Allgemein bietet Deutschland gute Rahmenbedingungen für Geldwäscher. Diese umfassen u. a. die allgemeine Affinität zum Bargeld, weshalb auch Bargeld in größeren Summen unauffällig bleibt, wirtschaftliche Stabilität und diverse Defizite innerhalb der Strafverfolgung. Darüber hinaus könnte bereits eine Bargeldobergrenze von 3000 € dazu beitragen, Geldwäsche zu erschweren und die entstehenden Verluste beim Waschen inkriminierter Gelder zu erhöhen, ohne dabei den Barzahlungsverkehr für alltägliche Transaktionen nennenswert zu behindern.
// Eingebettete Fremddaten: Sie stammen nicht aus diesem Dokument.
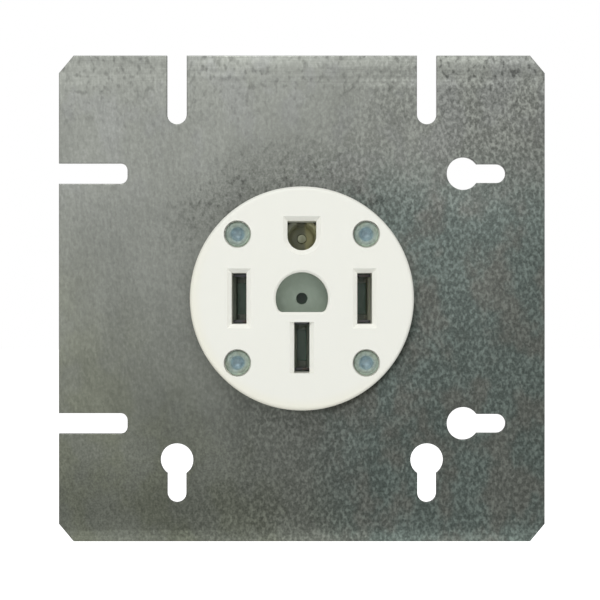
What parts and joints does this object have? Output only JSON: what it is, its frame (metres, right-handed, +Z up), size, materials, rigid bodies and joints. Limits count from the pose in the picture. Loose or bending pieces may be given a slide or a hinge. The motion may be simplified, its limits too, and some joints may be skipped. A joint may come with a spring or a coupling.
{
  "type": "power socket",
  "caption": "Round white range receptacle riveted to a square galvanised steel box cover, with clamp-screw wire terminals in a dark moulded body behind.",
  "frame": {"origin": "centre of the mounting plate's back face, which lies on the wall box's rim", "axes": "+X to the right and +Z up as the outlet hangs on a wall with the ground hole at the top, -Y out of the wall towards the plug, +Y into the box"},
  "size_m": [0.119, 0.0426, 0.119],
  "materials": {
    "galvanised_steel": "spangled zinc",
    "white_moulding": "satin",
    "dark_moulding": "satin",
    "brass_strip": "rolled",
    "spring_steel": "rolled",
    "zinc_plate": "bluish zinc plate",
    "tinned_lug": "tin plate",
    "screw_steel": "zinc plate"
  },
  "bodies": {
    "receptacle": {"mounting_plate": "galvanised_steel", "face": "white_moulding", "body": "dark_moulding", "neutral_contact": "brass_strip", "neutral_spring": "spring_steel", "ground_contact": "brass_strip", "ground_spring": "spring_steel", "ground_strap": "brass_strip", "ground_rivet": "zinc_plate", "line_1_contact": "brass_strip", "line_1_spring": "spring_steel", "line_2_contact": "brass_strip", "line_2_spring": "spring_steel", "line_1_lug": "tinned_lug", "line_2_lug": "tinned_lug", "neutral_lug": "tinned_lug", "ground_lug": "tinned_lug", "rivet_upper_left": "zinc_plate", "rivet_upper_right": "zinc_plate", "rivet_lower_left": "zinc_plate", "rivet_lower_right": "zinc_plate"},
    "line_1_clamp": {"line_1_screw": "screw_steel"},
    "line_2_clamp": {"line_2_screw": "screw_steel"},
    "neutral_clamp": {"neutral_screw": "screw_steel"},
    "ground_clamp": {"ground_screw": "screw_steel"}
  },
  "joints": [
    {"name": "line_1_clamp_travel", "type": "slide", "parent": "receptacle", "child": "line_1_clamp", "axis": [1, 0, 0], "range_m": [0, 0.004]},
    {"name": "line_2_clamp_travel", "type": "slide", "parent": "receptacle", "child": "line_2_clamp", "axis": [-1, 0, 0], "range_m": [0, 0.004]},
    {"name": "neutral_clamp_travel", "type": "slide", "parent": "receptacle", "child": "neutral_clamp", "axis": [0, 0, 1], "range_m": [0, 0.004]},
    {"name": "ground_clamp_travel", "type": "slide", "parent": "receptacle", "child": "ground_clamp", "axis": [0, 0, -1], "range_m": [0, 0.004]}
  ]
}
Thomas Seidel, ehemaliger Kriminalhauptkommissar beim Bundeskriminalamt sowie Gründer und Geschäftsführer von antifinancialcrime.org , thematisierte in seinem Vortrag die Rolle der Banken bei der Bekämpfung von Geldwäsche. Es fehle den Banken, so Seidl, trotz hoher Ausgaben im Compliancebereich eine intrinsische Motivation, Geldwäsche effektiv zu bekämpfen. Die eingesetzten personellen und finanziellen Ressourcen für die Einhaltung gesetzlicher Vorgaben oder das Leisten von Strafzahlungen seien zwar beachtlich, aber nicht unbedingt effektiv. Um nicht nur gesetzeskonform zu sein, sondern Geldwäsche und andere Formen von Finanzkriminalität tatsächlich zu bekämpfen, müssten Banken proaktiv verdachtsunabhängige Ermittlungen in Risikobereichen wie Trade Finance, International Wealth Management oder Aktienhandel durchführen. Weiterhin bekräftigt Seidel, wie entscheidend Kooperation und Austausch zwischen Banken und Strafverfolgung für die Prävention und Bekämpfung von Geldwäsche seien. Infolge ihrer Anpassungsfähigkeit und der stetigen Weiterentwicklung der Methoden der Geldwäsche stellt die IOK in diesem Kontext eine besondere Herausforderung für die Kreditinstitute dar.

In einer Frage- und Diskussionsrunde mit den Referenten und Referentinnen hatte auch das Publikum anschließend noch die Chance für einige Wortbeiträge und Rückfragen.